Personally, of all these lenses I would pick the cheapest muliti-coated one that has sufficient coverage for your needs. You'd be hard pressed to see any significant differences in real world applications. You can potentially save some additional money by researching the Calumet Caltar's, some of which are Rodenstock or Schneider lenses rebadged under the Calumet name. For example, the Caltar II-N is the same lens as the Sironar-N. The Caltar lenses sell for less than their name brand counterparts, even though they are otherwise identical. They are lots of threads here at the LF forum regarding Caltars, plus Kerry Thalmann wrote some fine articles for View Camera magazine about these lenses.

Brian Stein
14-Oct-2008, 14:48
Dont sweat the lpm stuff: all of the modern lenses by the 4 'modern' makers (Fuji,nikon,rodenstock,schneider) are capable of taking outstanding pictures.

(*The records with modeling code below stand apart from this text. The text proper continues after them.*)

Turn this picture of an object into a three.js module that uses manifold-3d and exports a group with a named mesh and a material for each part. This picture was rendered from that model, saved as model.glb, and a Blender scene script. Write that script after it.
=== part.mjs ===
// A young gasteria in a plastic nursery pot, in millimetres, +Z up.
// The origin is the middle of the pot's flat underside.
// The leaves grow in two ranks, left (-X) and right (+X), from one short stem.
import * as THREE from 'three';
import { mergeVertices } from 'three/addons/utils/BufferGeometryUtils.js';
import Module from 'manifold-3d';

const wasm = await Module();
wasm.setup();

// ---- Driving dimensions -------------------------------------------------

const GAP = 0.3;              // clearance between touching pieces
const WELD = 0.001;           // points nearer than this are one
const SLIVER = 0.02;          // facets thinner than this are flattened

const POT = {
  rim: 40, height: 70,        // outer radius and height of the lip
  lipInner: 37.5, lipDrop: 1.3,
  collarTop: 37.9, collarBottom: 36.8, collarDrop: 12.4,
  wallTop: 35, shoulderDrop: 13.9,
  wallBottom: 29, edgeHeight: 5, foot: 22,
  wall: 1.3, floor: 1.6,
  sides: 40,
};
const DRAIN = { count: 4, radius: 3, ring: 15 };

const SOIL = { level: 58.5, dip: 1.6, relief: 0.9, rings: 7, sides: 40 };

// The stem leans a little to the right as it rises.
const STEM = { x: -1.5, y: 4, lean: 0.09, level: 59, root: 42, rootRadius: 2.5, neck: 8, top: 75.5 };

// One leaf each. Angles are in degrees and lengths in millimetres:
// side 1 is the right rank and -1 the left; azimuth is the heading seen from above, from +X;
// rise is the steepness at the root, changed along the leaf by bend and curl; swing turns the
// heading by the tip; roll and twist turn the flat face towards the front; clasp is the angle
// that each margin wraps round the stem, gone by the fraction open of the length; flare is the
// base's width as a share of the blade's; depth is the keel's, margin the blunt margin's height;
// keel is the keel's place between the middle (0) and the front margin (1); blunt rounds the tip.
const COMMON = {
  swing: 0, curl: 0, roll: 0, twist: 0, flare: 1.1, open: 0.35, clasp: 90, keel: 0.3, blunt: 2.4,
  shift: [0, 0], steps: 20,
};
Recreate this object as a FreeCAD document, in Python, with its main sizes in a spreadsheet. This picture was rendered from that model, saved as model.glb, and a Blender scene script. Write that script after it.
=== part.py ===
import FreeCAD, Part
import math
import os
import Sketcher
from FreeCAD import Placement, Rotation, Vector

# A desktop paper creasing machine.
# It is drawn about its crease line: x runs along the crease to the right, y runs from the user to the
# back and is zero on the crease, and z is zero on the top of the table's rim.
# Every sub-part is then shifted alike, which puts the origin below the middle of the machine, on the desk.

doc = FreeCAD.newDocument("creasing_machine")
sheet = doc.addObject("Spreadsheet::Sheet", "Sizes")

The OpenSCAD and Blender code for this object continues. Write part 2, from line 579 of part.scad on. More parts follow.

As others have said buy for focal length 'view'. The 4.5 vs 8 thing is more about brightness for focussing and has other consequences (weight, filter size); most folks use most of their lenses stopped down a way most of the time.

To directly answer your question *I* would presume similar resolution at similar f-stops

Ken Lee
14-Oct-2008, 16:31
Consider size, weight, and filter size.

Don Hutton
14-Oct-2008, 18:07
Consider size, weight, and filter size.That's excellent advice. All the modrn 150s are excellent. I've seen multicoated Schneider Symmar S 150s change hands on Ebay for about $200 and they are excellent small sharp lenses with ample coverage for 4x5.